= Fish-Fin =

"Fish-Fin" is a designation or nickname given by Mayanist epigraphers (inscription scholars) to a personage whose undeciphered name-glyph appears in the epigraphic record in association with the Emblem glyph of Bonampak, a pre-Columbian Maya civilization site in present-day Chiapas, Mexico.

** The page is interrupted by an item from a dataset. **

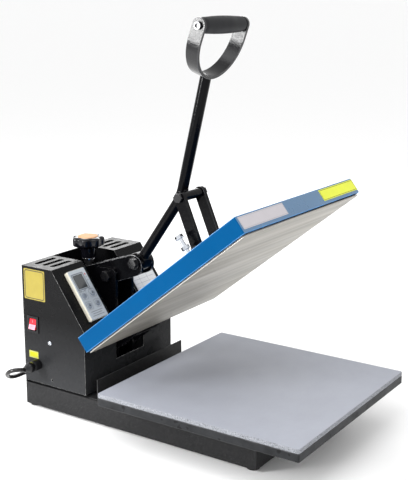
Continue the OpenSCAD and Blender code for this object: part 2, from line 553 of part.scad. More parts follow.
// -------------------------------------------------------------- labels
module cover_labels() color([0.92, 0.92, 0.92]) place() platen() union() {
    translate([-186.5, -cover_l - 0.35, 5.6]) cube([130, 0.35, 20.6]);
    translate([64.5, -cover_l - 0.35, 5.6]) cube([124, 0.35, 20.6]);
}
module side_labels() color([0.95, 0.85, 0.1]) place() union() {
    translate([-body_h2 - 0.3, 356, 201.6]) cube([0.3, 49, 56]);
    translate([-body_h2 - 0.3, 377, 91.2]) cube([0.3, 22, 13]);
}
module chart_label() color([0.85, 0.86, 0.87]) place() slope() translate([54, -104, 0]) cube([66, 86, 0.3]);

// ------------------------------------------------- inside the housing
module relay_block() color([0.2, 0.2, 0.22]) place() union() {
    translate([-112, 300, base_h]) cube([45, 58, 4]);
    translate([-108, 304, base_h + 4]) cube([37, 50, 24]);
}
module terminal_block() color([0.8, 0.78, 0.7]) place() union() {
    translate([66, 300, base_h]) cube([22, 70, 6]);
    for (i = [0:4]) translate([70, 304 + i * 13, base_h + 6]) cube([14, 10, 12]);
}

base_frame();
rubber_feet();
support_rails();
lower_plate();
silicone_pad();
heat_shield();
housing_shell();
rear_panel();
housing_screws();
sheet_screws();
upright_left();
upright_right();
upright_screws();
hinge_pin();
arm_pivot_bolt();
screw_rest();
pressure_arm();
pressure_screw();
pressure_knob();
knob_cap();
knob_washer();
lever_pivot_bolt();
lever_tube();
lever_hub();
knee_tube();
knee_bolt();
handle_bow();
handle_grip();
grip_bolt();
link_left();
link_right();
link_end_bolts();
platen_bracket();
bracket_bolts();
platen_cover();
heating_plate();
heating_element();
insulation_board();
hinge_arms();
platen_bolt();
controller_body();
controller_face();
display_window();
key_set();
key_down();
key_up();
key_menu();
status_lamp();
switch_frame();
switch_rocker();
cable_gland();
strain_relief();
mains_cord();
cord_coil();
mains_plug();
cover_labels();
side_labels();
chart_label();
relay_block();
terminal_block();
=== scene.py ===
import math

import bmesh
import bpy
from mathutils import Matrix, Vector


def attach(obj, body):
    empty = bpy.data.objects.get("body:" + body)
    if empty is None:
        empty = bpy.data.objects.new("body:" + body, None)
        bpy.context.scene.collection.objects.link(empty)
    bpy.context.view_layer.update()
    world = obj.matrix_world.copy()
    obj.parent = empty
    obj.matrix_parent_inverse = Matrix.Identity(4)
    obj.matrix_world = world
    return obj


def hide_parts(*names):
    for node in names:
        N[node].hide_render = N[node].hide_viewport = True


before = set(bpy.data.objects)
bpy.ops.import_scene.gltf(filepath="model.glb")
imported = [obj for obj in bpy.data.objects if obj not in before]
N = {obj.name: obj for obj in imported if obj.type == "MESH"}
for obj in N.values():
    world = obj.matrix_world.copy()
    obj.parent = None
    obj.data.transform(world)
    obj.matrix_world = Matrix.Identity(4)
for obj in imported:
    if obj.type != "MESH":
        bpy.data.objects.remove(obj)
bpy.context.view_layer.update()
scene = bpy.context.scene
scene.view_settings.view_transform = "Standard"
scene.view_settings.look = "None"

YC, FOOT = 110.7, 4.0


def D(x, y, z):
    """A point of the drawing frame, in mm, as a point of the row frame, in metres."""
    return Vector((x / 1000, (y - YC) / 1000, (z + FOOT) / 1000))


def place(y, z, tilt):
    """A tilted local frame in mm, as a matrix to the row frame in metres."""
    return Matrix.Translation(D(0, y, z)) @ Matrix.Rotation(math.radians(tilt), 4, "X") @ Matrix.Scale(0.001, 4)


SLOPE_A = math.degrees(math.atan2(339.7 - 267.6, 262.5 - 160.8))
SLOPE = place(339.7, 262.5, 90 - SLOPE_A)
PLATEN = place(210.4, 155.1, -38.7)
ROW = place(0, 0, 0)
BODY_H2 = 128.6
SIDE = Matrix.Translation(D(-BODY_H2, 0, 0)) @ Matrix(((0, 0, -0.001, 0), (-0.001, 0, 0, 0), (0, 0.001, 0, 0), (0, 0, 0, 1)))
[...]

This individual, identified as a ruler of the Bonampak polity or government, is mentioned in the Maya inscriptions at Yaxchilan, another Maya site located some 30 km to the north of Bonampak.

==Occurrence==
On the inscription from a lintel in the building known as Yaxchilan Structure 12, Fish-Fin is named in association with "Knot-eye Jaguar", the ninth king in Yaxchilan's dynastic succession who reigned from about 508–518 CE. There is some dispute as to whether the context of this association places Fish-Fin as either a received visitor, or as a captive of the Yaxchilan ruler.

Fish-Fin may also be named in two looted and unprovenanced inscription panels, the Houston Panel and the Po Panel, which are suspected to have originated from Bonampak. The Houston Panel carries a Long Count date of 9.3.0.14.13 (equating to November 19, 495), and the other panel bears the long count date 9.4.8.14.9 (June 22, 523).